Cannadine's idea is to sketch out a history of "ways of looking at society" rather than of "changes (or lack of change) in society itself". For much of this century, Liberal, Whiggish, Marxist (and even Tory) historians assumed that the rise and fall of classes provided the momentum of British history. The 17th-century British revolutions and the "Industrial Revolution" were both attributed to "the rise of the middle class" - and it is of course odd to think of the same class "rising" twice, with a long, intervening phase of aristocratic dominance.

Cannadine shows how such views have broken down. He also counters, however, the merchants of post-modernist theory who suggest that class exists only in the language with which we construct our social identities. Mental models, he argues, exist independently of rhetoric.

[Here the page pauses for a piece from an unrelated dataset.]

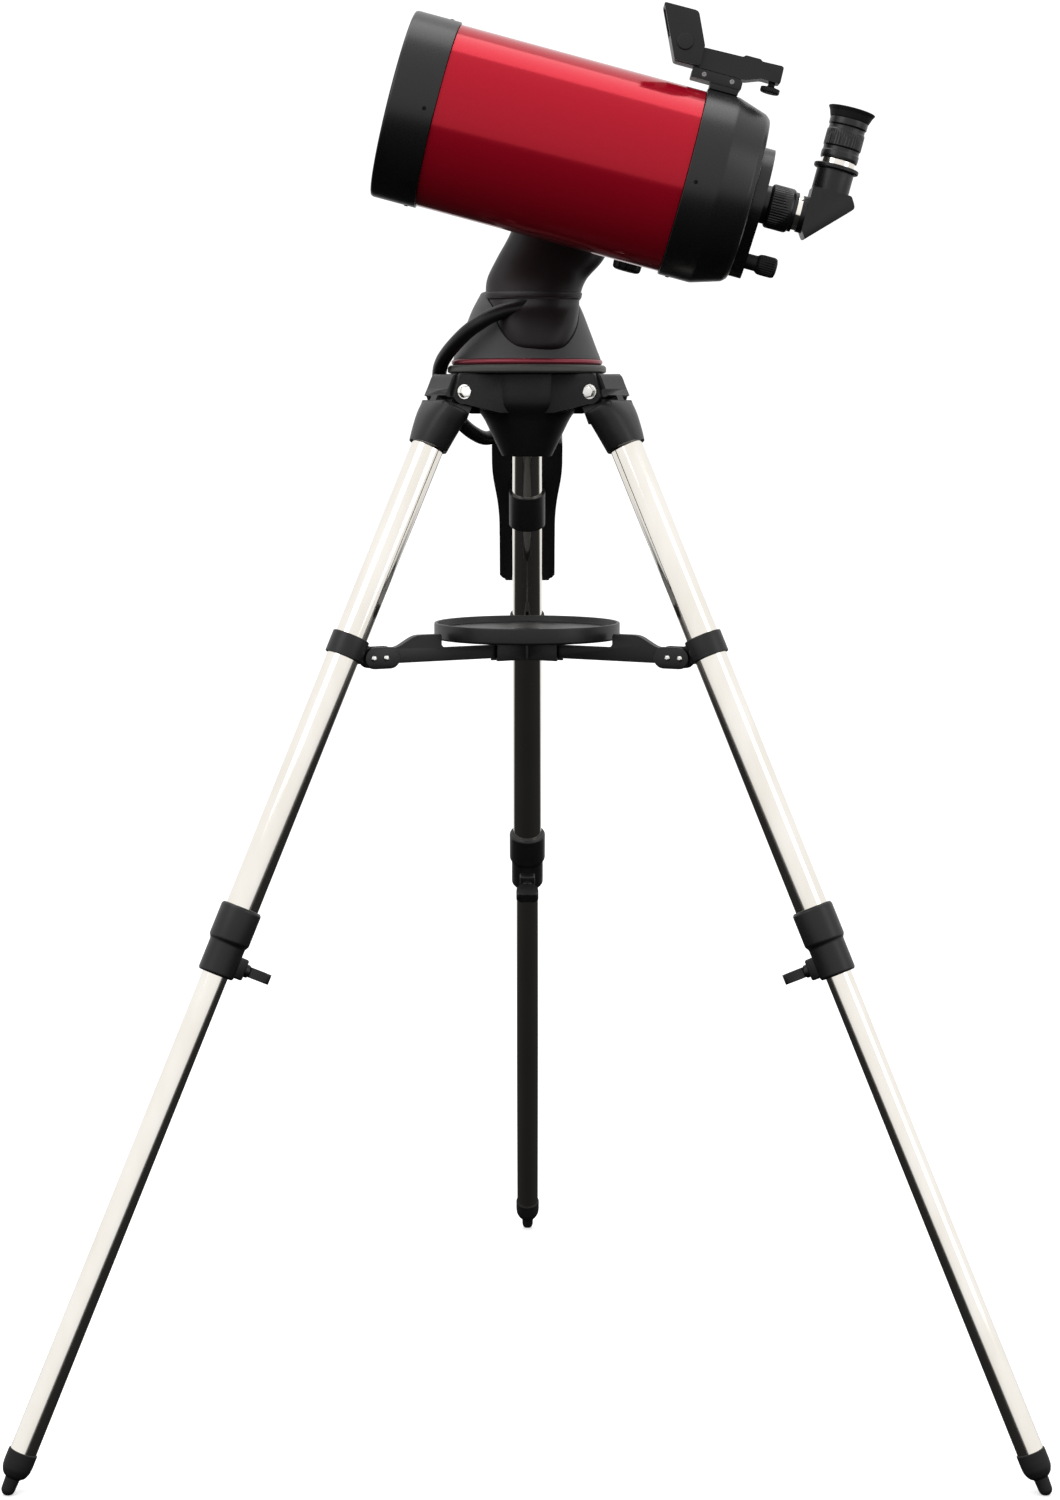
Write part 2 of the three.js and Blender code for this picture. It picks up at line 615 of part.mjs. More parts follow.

"How," he asks, "can we recover the ways in which Britons saw and understood the manifestly unequal society in which they lived?" He turns for answer to a citizen of Montpellier, in France, who tried, in 1768, to describe the social structure of his town, and offered three very different but equally plausible models.

First, the town was defined by its processions: "a hierarchy on parade, a carefully graded order of rank and dignity, in which each layer melded and merged almost imperceptibly into the next." (Margaret Thatcher described such processions in wartime Grantham.) Montpellier was also a three-class town: nobility, bourgeoisie and common people. But it could be seen as divided in two, between patricians and plebeians, "Them" and "Us" - Edmund Burke's friends, as it were, against Tom Paine's.

Cannadine is able to show how these three models - the order of rank, the three-way division, and Us against Them - have been applied by British writers and speechmakers over three centuries to structure people's sense of who they are and, perhaps to propel them in a certain direction: national harmony, political contestation, or violently adversarial action.

Adam Smith's "triad" of classes suggested a basic relationship between "class" and the means of production, which was later developed by Marx and the Labour Party. But Cannadine is particularly interesting on the period from 1815 to 1846. Then the "middle class", impressed by Smith, was presumed by friends and deprecators alike to have triumphed over the aristocracy, with parliamentary and municipal reform and the abolition of the Corn Laws. Manifestly, as we see now, it did not.

The failure of Britain to have "revolutions", which has so worried left- wing historians, can - following Cannadine - be explained very simply. The "middle classes" were as variegated as their plural form suggests, and "workers" would never decisively unite across occupational divides. Meanwhile, most people, both Upstairs and Downstairs, were susceptible to the appeal of a "processional" view in which high and low were united in their gradations; whether at Nelson's state funeral or at the coronation of Elizabeth II, whether mildly cajoled by Baldwin or fiercely uplifted by Churchill.

Cannadine ranges through the English-speaking world. After sensibly emphasising that the Founding Fathers of the US did away with hierarchy by prohibiting titles, and prepared the way for a society now perceived as "classless" by most citizens, he shows how the Indian Raj related to and enhanced the preservation of hierarchy in Britain itself. His remarks about Scotland do not seem to me to score points, and I am surprised that he ignores white settlerdom in Africa. But his 188 pages are packed with stimulating ideas.